Comparaissant la semaine dernière devant le comité des finances de la Chambre
des Communes, le directeur parlementaire du budget, Kevin Page, a indiqué qu’il
fallait retrancher huit des quarante milliards annoncés pour tenir compte de la
reconduction de certaines dépenses et de l'ajustement des primes
d'assurance-emploi, deux mesures qui ne permettent pas de stimuler davantage
l'économie. Le plan de relance ne permettrait donc de créer que 120 000 emplois
au pays, soit moins que le total perdu rien qu’en janvier.

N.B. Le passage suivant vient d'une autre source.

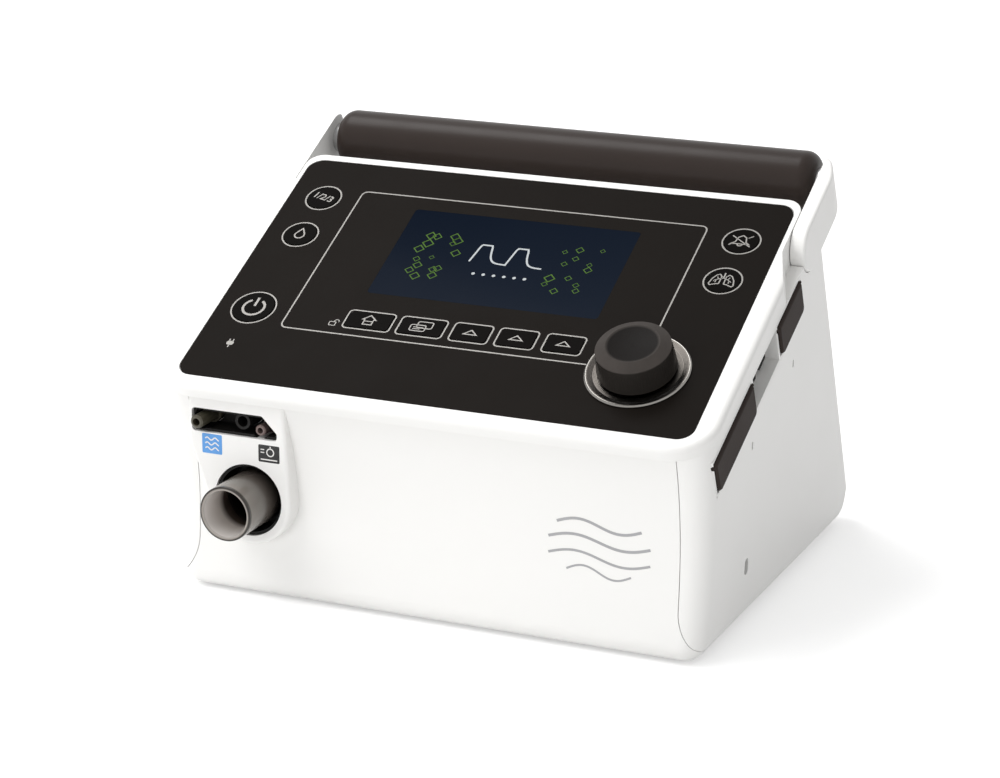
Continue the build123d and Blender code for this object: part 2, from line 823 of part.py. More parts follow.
# Carrying handle: two arms on pins, a bar between them and the soft grip over the bar
arm_inner = rim_width / 2 - arm_thick
for name, side in (("handle_arm_left", -1), ("handle_arm_right", 1)):
    with BuildPart() as arm:
        with BuildSketch(deck_side.offset(arm_inner)):
            with Locations((pivot_s, pivot_n), (grip_s, pivot_n)):
                Circle(arm_radius)
            with Locations(((pivot_s + grip_s) / 2, pivot_n)):
                Rectangle(grip_s - pivot_s, 2 * arm_radius)
        extrude(amount=arm_thick)
        with BuildSketch(deck):
            with BuildLine():
                bow_end = arm_bow_start + math.sqrt(arm_bow_radius**2 - (arm_bow_radius - arm_thick)**2)
                bow = TangentArc((rim_width / 2, arm_bow_start), (arm_inner, bow_end), tangent=(0, 1))
                Polyline(bow @ 0, (rim_width / 2, 0), (0, 0), (0, bow_end), bow @ 1)
            make_face()
        extrude(amount=reach / 2, both=True, mode=Mode.INTERSECT)
        fillet(arm.edges().filter_by(lambda e: e.center().X > rim_width / 2 - 0.6 * arm_thick and e.length > 2), arm_edge)
        with BuildSketch(deck_side.offset(arm_inner)):
            with Locations((pivot_s, pivot_n)):
                Circle(pin_radius + run_gap)
        extrude(amount=pin_reach + seam_gap, mode=Mode.SUBTRACT)
        with BuildSketch(deck_side.offset(arm_inner)):
            with Locations((grip_s, pivot_n)):
                Circle(bar_radius)
        extrude(amount=bar_seat, mode=Mode.SUBTRACT)
        if side < 0:
            mirror(about=Plane.YZ, mode=Mode.REPLACE)
    arm.part.label = name
    export_step(arm.part, f"parts/{name}.step")

with BuildPart() as handle_bar:
    with BuildSketch(deck_side):
        with Locations((grip_s, pivot_n)):
            Circle(bar_radius)
    extrude(amount=arm_inner + bar_seat, both=True)
handle_bar.part.label = "handle_bar"
export_step(handle_bar.part, "parts/handle_bar.step")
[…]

De plus, 25
pour cent de la somme restante ne serait disponible que si les gouvernements
provinciaux et municipaux peuvent ou veulent égaler les montants planifiés par
Ottawa, ce qui est loin d’être garanti.
Le but
principal du plan de relance est de piger dans les ressources de l’État
pour protéger les sections menacées du grand capital canadien dans un contexte
ou leurs rivales américaines, européennes et asiatiques reçoivent des centaines
de milliards de leurs gouvernements respectifs . D’intenses pressions ont
été exercées par la grande entreprise sur Harper, qui niait jusqu’à tout
récemment l’impact de la crise mondiale sur l’économie canadienne
et refusait toute intervention gouvernementale. Il en a résulté en décembre
dernier une crise politique qui a mené le gouvernement conservateur à un
doigt d’être renversé par les partis d’opposition : seul le
recours à une mesure anti-démocratique – la prorogation du Parlement pour
éviter un vote de confiance qu’il était certain de perdre – a
permis à Harper de sauver sa peau.
Le plan de
relance auquel a dû consentir le gouvernement conservateur est toutefois loin de
satisfaire toutes les sections de l’élite économique. Les derniers
chiffres sur la montée en flèche du chômage ont amené de nouvelles demandes d’aide
en faveur de l’industrie et du secteur financier, ce qui a visiblement
ébranlé le gouvernement: le ministre des Finances Jim Flaherty s’est dit
ouvert à bonifier le plan de relance, pour se faire contredire par un Harper
refusant net toute nouvelle injection de fonds avant de concéder qu’Ottawa
« n’écartait pas » de nouvelles mesures de stimulation.